── Material provided ──

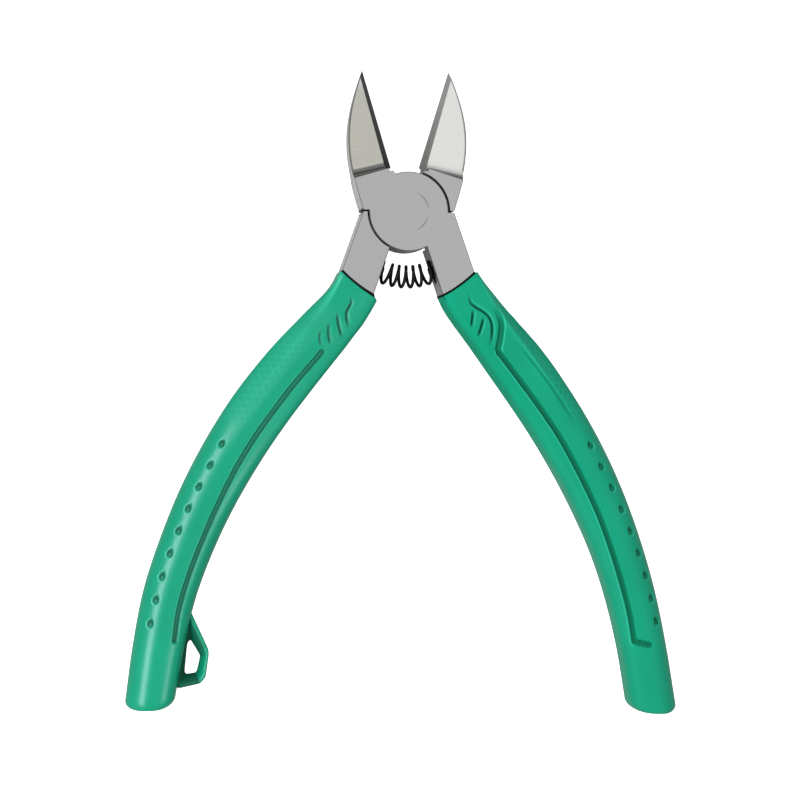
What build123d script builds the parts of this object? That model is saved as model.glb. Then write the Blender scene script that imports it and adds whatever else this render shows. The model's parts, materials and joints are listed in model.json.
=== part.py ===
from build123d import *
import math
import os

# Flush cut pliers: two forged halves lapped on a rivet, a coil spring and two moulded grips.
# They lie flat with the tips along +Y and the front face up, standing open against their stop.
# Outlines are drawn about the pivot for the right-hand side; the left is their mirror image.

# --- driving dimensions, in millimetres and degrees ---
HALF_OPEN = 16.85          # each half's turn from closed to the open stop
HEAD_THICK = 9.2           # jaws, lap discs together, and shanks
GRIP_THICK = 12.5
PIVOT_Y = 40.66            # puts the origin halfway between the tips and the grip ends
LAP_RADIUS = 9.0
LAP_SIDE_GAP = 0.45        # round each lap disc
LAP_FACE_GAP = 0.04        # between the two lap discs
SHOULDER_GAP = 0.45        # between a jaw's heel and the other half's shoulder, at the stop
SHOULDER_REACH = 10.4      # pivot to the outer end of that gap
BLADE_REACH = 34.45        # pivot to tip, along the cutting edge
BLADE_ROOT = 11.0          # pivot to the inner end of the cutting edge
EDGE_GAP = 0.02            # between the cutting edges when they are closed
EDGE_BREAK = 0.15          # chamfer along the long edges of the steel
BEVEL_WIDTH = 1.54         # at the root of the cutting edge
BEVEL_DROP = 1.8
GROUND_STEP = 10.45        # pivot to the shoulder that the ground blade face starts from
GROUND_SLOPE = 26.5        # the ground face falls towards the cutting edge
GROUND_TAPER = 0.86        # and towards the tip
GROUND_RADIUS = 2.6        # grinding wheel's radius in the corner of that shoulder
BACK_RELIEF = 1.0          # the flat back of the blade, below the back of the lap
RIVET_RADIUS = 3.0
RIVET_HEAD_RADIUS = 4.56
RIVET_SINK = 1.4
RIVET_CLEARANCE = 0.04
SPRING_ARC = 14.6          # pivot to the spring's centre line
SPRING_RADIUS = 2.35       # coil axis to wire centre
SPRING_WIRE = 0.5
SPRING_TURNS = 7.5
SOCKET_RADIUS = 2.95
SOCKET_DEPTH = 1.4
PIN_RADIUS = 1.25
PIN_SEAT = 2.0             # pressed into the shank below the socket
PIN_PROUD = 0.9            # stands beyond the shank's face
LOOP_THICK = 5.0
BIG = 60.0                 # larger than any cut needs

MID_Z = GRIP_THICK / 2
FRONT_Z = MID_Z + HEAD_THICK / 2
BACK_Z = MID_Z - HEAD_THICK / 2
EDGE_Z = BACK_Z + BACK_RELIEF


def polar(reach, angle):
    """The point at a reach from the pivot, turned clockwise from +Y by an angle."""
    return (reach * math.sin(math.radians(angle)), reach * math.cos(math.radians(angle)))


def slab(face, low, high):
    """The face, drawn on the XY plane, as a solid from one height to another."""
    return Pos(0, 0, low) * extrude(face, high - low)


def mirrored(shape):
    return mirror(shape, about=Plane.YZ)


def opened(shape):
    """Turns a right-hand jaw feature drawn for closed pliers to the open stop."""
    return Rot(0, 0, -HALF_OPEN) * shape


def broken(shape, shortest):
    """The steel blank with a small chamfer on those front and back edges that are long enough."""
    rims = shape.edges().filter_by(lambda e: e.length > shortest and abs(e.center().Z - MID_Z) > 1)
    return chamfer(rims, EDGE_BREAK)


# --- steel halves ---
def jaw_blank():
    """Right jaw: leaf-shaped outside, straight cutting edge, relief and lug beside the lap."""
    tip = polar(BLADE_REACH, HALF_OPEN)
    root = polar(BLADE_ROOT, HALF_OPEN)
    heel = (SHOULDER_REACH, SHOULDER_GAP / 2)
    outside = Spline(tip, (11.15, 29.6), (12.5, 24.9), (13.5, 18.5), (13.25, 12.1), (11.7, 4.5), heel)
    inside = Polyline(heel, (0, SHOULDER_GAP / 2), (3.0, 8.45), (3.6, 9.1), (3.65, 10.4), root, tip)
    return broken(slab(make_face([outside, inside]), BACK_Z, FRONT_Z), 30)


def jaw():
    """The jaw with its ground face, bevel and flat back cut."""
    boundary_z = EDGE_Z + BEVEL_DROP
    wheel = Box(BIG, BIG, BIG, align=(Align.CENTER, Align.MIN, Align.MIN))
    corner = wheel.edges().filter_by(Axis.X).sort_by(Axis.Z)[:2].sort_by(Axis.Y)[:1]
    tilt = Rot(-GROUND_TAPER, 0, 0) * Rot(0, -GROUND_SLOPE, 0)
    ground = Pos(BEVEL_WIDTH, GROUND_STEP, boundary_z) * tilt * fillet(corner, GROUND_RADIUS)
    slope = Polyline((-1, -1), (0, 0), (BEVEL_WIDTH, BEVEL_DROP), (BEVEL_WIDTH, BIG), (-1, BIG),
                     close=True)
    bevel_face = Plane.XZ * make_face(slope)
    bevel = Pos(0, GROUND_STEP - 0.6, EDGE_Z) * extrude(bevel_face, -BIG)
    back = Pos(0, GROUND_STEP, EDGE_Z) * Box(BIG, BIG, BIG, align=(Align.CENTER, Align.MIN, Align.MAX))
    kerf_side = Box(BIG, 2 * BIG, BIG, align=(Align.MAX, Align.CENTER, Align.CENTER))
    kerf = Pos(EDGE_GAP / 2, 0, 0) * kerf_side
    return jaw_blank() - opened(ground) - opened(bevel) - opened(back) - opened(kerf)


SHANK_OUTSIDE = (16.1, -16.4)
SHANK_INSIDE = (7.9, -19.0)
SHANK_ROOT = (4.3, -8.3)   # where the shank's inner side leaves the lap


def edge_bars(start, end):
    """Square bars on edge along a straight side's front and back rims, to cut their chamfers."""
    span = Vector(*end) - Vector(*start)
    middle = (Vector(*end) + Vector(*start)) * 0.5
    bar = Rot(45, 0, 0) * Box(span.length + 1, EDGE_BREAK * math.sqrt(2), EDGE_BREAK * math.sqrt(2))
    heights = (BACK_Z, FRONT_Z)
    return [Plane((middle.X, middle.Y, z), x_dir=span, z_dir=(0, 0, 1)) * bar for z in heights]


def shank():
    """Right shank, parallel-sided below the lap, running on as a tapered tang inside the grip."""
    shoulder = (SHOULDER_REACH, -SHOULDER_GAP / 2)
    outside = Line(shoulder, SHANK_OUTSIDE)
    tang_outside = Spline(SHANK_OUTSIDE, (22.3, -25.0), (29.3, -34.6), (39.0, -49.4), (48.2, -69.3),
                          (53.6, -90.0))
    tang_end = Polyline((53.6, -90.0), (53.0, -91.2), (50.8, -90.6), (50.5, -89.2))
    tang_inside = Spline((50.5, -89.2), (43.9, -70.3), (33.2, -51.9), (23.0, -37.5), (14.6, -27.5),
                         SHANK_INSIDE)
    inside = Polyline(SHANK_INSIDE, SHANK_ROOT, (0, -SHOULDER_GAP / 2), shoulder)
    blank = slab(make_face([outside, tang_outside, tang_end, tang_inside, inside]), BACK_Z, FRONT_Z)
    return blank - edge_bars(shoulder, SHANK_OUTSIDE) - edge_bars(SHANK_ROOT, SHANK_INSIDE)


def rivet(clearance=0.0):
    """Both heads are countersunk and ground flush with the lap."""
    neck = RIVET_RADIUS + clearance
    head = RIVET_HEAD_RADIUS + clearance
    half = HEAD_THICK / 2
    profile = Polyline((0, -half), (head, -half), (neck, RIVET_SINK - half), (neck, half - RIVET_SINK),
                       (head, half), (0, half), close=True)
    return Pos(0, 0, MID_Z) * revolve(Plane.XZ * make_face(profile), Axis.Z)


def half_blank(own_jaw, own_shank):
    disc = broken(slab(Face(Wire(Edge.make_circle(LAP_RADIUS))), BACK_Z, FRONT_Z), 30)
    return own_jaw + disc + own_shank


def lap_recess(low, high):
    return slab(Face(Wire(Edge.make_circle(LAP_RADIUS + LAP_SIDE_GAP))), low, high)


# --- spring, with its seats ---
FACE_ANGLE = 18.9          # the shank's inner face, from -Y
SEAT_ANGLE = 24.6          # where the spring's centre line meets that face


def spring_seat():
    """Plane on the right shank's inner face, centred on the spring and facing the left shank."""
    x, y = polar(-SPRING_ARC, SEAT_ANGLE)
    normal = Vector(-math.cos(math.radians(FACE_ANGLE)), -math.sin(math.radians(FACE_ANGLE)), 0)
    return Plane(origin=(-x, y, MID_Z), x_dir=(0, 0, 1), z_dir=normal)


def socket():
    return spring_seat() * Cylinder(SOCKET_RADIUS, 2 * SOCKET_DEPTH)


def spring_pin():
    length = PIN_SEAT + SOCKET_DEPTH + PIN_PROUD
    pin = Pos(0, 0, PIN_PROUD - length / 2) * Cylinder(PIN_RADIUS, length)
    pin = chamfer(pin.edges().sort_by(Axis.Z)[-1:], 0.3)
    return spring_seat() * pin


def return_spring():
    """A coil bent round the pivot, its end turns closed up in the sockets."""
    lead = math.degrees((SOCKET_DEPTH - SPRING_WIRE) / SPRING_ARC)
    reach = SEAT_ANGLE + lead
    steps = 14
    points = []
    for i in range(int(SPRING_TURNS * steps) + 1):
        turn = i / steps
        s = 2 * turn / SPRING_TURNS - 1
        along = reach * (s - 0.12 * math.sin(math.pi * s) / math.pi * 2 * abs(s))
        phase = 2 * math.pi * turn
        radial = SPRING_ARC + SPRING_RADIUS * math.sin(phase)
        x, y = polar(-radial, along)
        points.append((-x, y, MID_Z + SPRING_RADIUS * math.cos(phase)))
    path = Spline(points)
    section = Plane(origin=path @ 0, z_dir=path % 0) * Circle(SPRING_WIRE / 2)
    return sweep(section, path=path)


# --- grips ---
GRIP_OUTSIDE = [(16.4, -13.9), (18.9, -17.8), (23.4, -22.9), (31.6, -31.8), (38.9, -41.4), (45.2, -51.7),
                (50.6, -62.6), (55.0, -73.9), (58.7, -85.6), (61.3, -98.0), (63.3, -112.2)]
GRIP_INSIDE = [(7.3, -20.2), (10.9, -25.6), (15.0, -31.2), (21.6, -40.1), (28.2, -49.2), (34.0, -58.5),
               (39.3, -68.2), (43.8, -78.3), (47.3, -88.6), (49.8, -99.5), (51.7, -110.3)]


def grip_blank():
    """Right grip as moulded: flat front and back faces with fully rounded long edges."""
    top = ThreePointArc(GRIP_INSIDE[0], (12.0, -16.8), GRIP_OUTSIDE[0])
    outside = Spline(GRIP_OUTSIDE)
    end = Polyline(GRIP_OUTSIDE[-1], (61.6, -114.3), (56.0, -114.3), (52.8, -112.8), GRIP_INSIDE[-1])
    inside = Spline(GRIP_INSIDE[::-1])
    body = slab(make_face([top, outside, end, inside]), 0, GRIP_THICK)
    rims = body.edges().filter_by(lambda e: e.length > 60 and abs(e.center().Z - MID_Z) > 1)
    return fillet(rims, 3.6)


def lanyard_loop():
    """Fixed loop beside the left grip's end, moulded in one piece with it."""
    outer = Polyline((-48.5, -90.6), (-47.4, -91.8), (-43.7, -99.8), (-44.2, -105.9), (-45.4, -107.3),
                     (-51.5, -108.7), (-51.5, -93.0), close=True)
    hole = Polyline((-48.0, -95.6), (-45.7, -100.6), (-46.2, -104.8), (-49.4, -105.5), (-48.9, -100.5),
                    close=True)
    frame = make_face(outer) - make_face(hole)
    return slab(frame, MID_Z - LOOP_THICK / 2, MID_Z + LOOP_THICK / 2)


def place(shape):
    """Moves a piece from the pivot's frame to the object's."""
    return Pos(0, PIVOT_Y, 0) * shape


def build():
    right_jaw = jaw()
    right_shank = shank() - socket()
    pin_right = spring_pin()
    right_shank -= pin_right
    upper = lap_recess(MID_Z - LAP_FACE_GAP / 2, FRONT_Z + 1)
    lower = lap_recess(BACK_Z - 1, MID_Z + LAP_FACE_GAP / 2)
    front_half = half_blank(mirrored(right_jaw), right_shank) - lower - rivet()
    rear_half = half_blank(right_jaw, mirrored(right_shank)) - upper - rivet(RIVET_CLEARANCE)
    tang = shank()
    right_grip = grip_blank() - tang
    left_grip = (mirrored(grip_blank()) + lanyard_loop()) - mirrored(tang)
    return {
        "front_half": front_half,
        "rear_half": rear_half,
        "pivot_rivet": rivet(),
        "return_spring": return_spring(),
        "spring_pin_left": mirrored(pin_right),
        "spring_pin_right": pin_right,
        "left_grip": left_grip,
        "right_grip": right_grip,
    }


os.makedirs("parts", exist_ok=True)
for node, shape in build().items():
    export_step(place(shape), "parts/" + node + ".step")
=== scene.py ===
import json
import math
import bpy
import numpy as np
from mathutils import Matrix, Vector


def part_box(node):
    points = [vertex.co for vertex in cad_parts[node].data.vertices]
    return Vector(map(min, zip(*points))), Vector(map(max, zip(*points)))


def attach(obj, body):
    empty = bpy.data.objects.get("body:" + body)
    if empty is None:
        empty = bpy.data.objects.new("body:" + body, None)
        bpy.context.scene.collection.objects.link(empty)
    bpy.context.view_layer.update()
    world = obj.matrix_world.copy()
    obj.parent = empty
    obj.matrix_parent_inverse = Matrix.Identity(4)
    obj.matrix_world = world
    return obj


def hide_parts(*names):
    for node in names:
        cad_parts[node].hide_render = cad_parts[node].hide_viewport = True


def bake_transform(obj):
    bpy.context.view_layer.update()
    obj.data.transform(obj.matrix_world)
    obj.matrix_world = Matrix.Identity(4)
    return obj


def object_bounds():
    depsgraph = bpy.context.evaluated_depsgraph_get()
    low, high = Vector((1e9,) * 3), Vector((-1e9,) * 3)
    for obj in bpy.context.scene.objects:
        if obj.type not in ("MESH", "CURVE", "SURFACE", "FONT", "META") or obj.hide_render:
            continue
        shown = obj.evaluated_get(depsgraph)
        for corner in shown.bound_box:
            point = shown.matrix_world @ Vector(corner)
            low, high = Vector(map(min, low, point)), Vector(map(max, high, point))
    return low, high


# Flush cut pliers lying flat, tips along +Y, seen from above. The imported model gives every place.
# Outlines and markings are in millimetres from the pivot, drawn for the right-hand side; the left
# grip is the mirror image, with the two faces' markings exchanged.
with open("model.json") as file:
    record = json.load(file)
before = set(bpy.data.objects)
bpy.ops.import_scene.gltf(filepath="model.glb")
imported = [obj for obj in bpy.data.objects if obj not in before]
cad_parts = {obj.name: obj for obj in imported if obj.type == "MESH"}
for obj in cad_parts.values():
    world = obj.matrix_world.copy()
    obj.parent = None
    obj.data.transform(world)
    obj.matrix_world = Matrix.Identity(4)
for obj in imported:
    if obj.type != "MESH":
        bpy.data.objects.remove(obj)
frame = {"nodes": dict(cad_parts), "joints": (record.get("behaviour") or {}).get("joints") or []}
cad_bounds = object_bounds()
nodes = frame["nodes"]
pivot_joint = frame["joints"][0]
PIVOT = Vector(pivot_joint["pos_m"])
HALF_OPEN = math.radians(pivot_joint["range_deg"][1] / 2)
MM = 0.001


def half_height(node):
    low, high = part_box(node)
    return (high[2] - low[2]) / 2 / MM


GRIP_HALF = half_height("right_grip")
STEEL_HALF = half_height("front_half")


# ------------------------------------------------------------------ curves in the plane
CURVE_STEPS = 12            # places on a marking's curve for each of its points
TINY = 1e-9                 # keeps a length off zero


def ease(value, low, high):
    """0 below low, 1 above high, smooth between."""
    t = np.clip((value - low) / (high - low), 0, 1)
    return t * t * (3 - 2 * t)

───

_Instruction_
Start with the line that holds "left_grip = (mirrored(grip_blank())" and finish with the line that holds "for node in". Transcribe each line in between exactly, and those two as well.

_Answer to the task_
    left_grip = (mirrored(grip_blank()) + lanyard_loop()) - mirrored(tang)
    return {
        "front_half": front_half,
        "rear_half": rear_half,
        "pivot_rivet": rivet(),
        "return_spring": return_spring(),
        "spring_pin_left": mirrored(pin_right),
        "spring_pin_right": pin_right,
        "left_grip": left_grip,
        "right_grip": right_grip,
    }


os.makedirs("parts", exist_ok=True)
for node, shape in build().items():
    export_step(place(shape), "parts/" + node + ".step")
=== scene.py ===
import json
import math
import bpy
import numpy as np
from mathutils import Matrix, Vector


def part_box(node):
    points = [vertex.co for vertex in cad_parts[node].data.vertices]
    return Vector(map(min, zip(*points))), Vector(map(max, zip(*points)))


def attach(obj, body):
    empty = bpy.data.objects.get("body:" + body)
    if empty is None:
        empty = bpy.data.objects.new("body:" + body, None)
        bpy.context.scene.collection.objects.link(empty)
    bpy.context.view_layer.update()
    world = obj.matrix_world.copy()
    obj.parent = empty
    obj.matrix_parent_inverse = Matrix.Identity(4)
    obj.matrix_world = world
    return obj


def hide_parts(*names):
    for node in names:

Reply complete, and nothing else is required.